** Start **
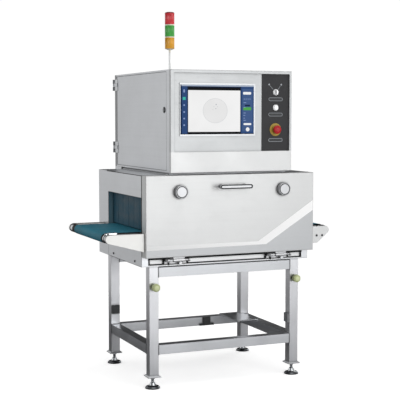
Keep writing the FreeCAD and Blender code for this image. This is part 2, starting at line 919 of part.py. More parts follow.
def curtain(name, x):
    """A lead-rubber curtain with a hem round its rod, slit into strips."""
    low = belt_top + s.curtain_lift
    front = curtain_front + SEAT
    back = mouth_back - SEAT
    sheet_body = box(name + "_sheet", (x - s.curtain_thick / 2, x + s.curtain_thick / 2), (front, back),
                     (low, curtain_rod_high))
    hem = rod(name + "_hem", s.curtain_hem, "+y", (x, front, curtain_rod_high), back - front)
    bore = rod(name + "_bore", s.curtain_rod + s.running_play, "+y",
               (x, front - OVERSHOOT, curtain_rod_high), back - front + 2 * OVERSHOOT)
    strip = (back - front) / s.curtain_strips
    slits = []
    for number in range(1, int(s.curtain_strips.value)):
        middle = front + strip * number
        slits.append(box(name + "_slit", (x - s.curtain_thick, x + s.curtain_thick),
                         (middle - s.curtain_slit / 2, middle + s.curtain_slit / 2),
                         (low - OVERSHOOT, curtain_rod_high - s.curtain_head)))
    keep(name, cut(name + "_cut", fuse(name + "_whole", sheet_body, hem), bore, *slits))


# Conveyor


def conveyor_supports():
    """Two channels across the cabinet's floor that carry the side rails."""
    low = s.cabinet_low + s.sheet
    back = mouth_back
    supports = []
    for x in (-s.support_x, s.support_x):
        half = s.support_wide / 2
        front = cabinet_front + s.sill_deep + s.sheet
        web = box("support_block", (x - half, x + half), (front, back), (low, rail_low - s.sheet))
        hollow = box("support_hollow", (x - half + s.sheet, x + half - s.sheet),
                     (front - OVERSHOOT, back + OVERSHOOT), (low - OVERSHOOT, rail_low - s.sheet * 2))
        top = box("support_top", (x - half, x + half), (rail_front - s.rail_flange, back),
                  (rail_low - s.sheet, rail_low))
        supports.append(fuse("support", cut("support_web", web, hollow), top))
    keep("conveyor_supports", group("supports", supports))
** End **
* _Stated goal_: Output the complete data exactly as written.

* _Expected answer_:
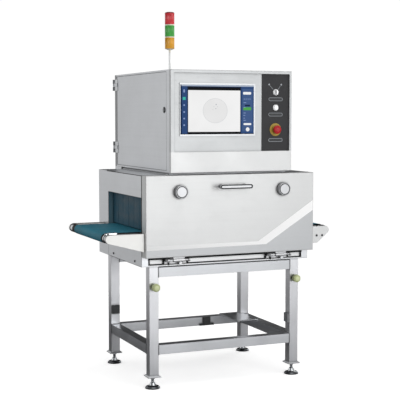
Keep writing the FreeCAD and Blender code for this image. This is part 2, starting at line 919 of part.py. More parts follow.
def curtain(name, x):
    """A lead-rubber curtain with a hem round its rod, slit into strips."""
    low = belt_top + s.curtain_lift
    front = curtain_front + SEAT
    back = mouth_back - SEAT
    sheet_body = box(name + "_sheet", (x - s.curtain_thick / 2, x + s.curtain_thick / 2), (front, back),
                     (low, curtain_rod_high))
    hem = rod(name + "_hem", s.curtain_hem, "+y", (x, front, curtain_rod_high), back - front)
    bore = rod(name + "_bore", s.curtain_rod + s.running_play, "+y",
               (x, front - OVERSHOOT, curtain_rod_high), back - front + 2 * OVERSHOOT)
    strip = (back - front) / s.curtain_strips
    slits = []
    for number in range(1, int(s.curtain_strips.value)):
        middle = front + strip * number
        slits.append(box(name + "_slit", (x - s.curtain_thick, x + s.curtain_thick),
                         (middle - s.curtain_slit / 2, middle + s.curtain_slit / 2),
                         (low - OVERSHOOT, curtain_rod_high - s.curtain_head)))
    keep(name, cut(name + "_cut", fuse(name + "_whole", sheet_body, hem), bore, *slits))


# Conveyor


def conveyor_supports():
    """Two channels across the cabinet's floor that carry the side rails."""
    low = s.cabinet_low + s.sheet
    back = mouth_back
    supports = []
    for x in (-s.support_x, s.support_x):
        half = s.support_wide / 2
        front = cabinet_front + s.sill_deep + s.sheet
        web = box("support_block", (x - half, x + half), (front, back), (low, rail_low - s.sheet))
        hollow = box("support_hollow", (x - half + s.sheet, x + half - s.sheet),
                     (front - OVERSHOOT, back + OVERSHOOT), (low - OVERSHOOT, rail_low - s.sheet * 2))
        top = box("support_top", (x - half, x + half), (rail_front - s.rail_flange, back),
                  (rail_low - s.sheet, rail_low))
        supports.append(fuse("support", cut("support_web", web, hollow), top))
    keep("conveyor_supports", group("supports", supports))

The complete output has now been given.